Nam: Home-Grown And Hip

Art of the Meal

Being a restaurant critic in Atlanta is a little like being a professional traveler. In the first years after I moved here from New York, I was delighted to find some of the more esoteric treats I enjoyed there and on globe-trotting jaunts - peasant French and Italian cooking, Chinese dim sum, Japanese yakitori, Indian thali.





In more recent years, Atlanta's international dining scene has exploded. I've visited Thai, Malaysian, Indonesian, Somalian, Slovakian, West Indian, Peruvian and Eritrean restaurants.





Of all the cuisines I've sampled, I have one enduring favorite: Vietnamese. I envy those who've never tried it, because tasting it for the first time is an unfolding surprise. Any country's cuisine is a literal oral tradition, relating its history and agriculture, and Vietnam's is no exception.





Generations of French colonization left an indelible imprint; the most notable twist on this Chinese-influenced food is its delicate French flair.





Until recently, Atlanta's Vietnamese restaurants were mostly limited to inexpensive pho (noodle soup) shops, many of them near Buford Highway. But second-generation Vietnamese restaurateurs have opened some stylish new places, like Saigon Cafe in Duluth, Panasia in Roswell, Viet Chateau in Decatur and now Nam, in midtown.



Brothers Alex and Chris Kinjo first took the city by storm with their tiny, whip-smart MF Sushibar (the "MF," they said, stood for "magic fingers").





Nam was the logical next step for the half-Japanese, half-Vietnamese brothers, who wanted to showcase their mother's cooking as much as their father's culinary heritage. Taking over a small, former ice cream parlor on Monroe Drive, the brothers made bold statements in color (stark white, deep reds, black and chrome) and softened the feel with big murals and tall-stemmed sprigs of bamboo on every table.





While bowing to the traditional noodle dishes, Nam also pays tribute to the depth and diversity of Vietnamese cooking, with Cornish hen, clay pot shrimp, sweet-spicy caramel sauces and "shaking" filet mignon. The imperial rolls, or cha ghio, are hands down the best in town. These lighter, smaller, more varied versions of the Chinese egg roll are wrapped in crisp rice paper and twice-fried, the first time in a light egg wash to cast them faintly ochre. You wrap these shrimp, pork, glass noodle and mushroom-packed missiles, still hot, in cool lettuce and cilantro. Double-dip to your heart's content in fish sauce, a vinegary, sugary, salty concoction with julienned carrot.

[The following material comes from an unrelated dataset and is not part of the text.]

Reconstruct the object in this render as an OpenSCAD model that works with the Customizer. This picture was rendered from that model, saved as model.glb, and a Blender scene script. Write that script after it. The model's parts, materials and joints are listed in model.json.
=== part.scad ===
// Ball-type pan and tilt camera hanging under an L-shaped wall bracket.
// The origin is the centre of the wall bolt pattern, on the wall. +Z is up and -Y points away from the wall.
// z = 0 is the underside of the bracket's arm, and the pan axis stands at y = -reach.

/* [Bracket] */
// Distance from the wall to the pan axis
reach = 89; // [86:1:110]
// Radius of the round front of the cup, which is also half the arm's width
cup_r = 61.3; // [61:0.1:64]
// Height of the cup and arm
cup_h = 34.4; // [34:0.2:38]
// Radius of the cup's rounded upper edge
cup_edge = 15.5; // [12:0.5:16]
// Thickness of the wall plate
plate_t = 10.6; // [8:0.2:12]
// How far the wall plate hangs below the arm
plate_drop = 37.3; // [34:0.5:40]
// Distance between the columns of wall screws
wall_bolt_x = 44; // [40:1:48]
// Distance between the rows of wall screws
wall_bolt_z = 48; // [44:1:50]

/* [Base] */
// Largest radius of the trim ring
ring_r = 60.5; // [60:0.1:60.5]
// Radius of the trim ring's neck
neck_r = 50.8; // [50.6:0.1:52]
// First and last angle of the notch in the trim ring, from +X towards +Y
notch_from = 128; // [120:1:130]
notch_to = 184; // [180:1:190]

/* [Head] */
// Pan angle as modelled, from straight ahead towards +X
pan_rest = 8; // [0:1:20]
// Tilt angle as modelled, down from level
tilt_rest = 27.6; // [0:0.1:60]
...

The rice flour tamales pull Nam miles ahead of its closest competitor: Banana-leaf envelopes open to reveal a postcard-sized panel of steamed, rice-flour pabulum, topped with minced pork, shrimp and scallion. You top it with more potent, saline sauce, flecked with Thai peppers, eating it with a large spoon. If you like dim sum, you'll like these grown-up baby food textures and flavors.





Among the salads, I love the tart, shredded sour green mango with grilled shrimp, fresh mint, purple-tinged Vietnamese basil and crushed peanuts. Nam's small but thoughtful wine list includes my favorite crisp-floral viognier, Pennautier ($8 by the glass).





A few less-than-stellar dishes remain on the menu, like clay pot shrimp (too dry) and grilled beef and shrimp (just fine, but lacking the signature authority of many of Nam's best dishes). But once you've had something like the "shaking" filet mignon - cubed and flash sauteed with garlic, onion, with a subtle sweetness - or the tiny, delectable grilled Cornish hen, or the bubbling clay pot of mildly nuanced caramel-sauced catfish, you'll want to come back. The grilled Japanese eggplant is the best I've ever had anywhere - you scoop the beautifully white, ginger-scented soft flesh from the collapsed purple skin onto your plate. If you're after dessert, you'll probably want to go elsewhere - Nam stays true to tradition and offers nothing fancier than coconut ice cream.





Nam reminds me why Atlanta is such an exciting place to live right now - we get to witness the birth of the next generation's American dream.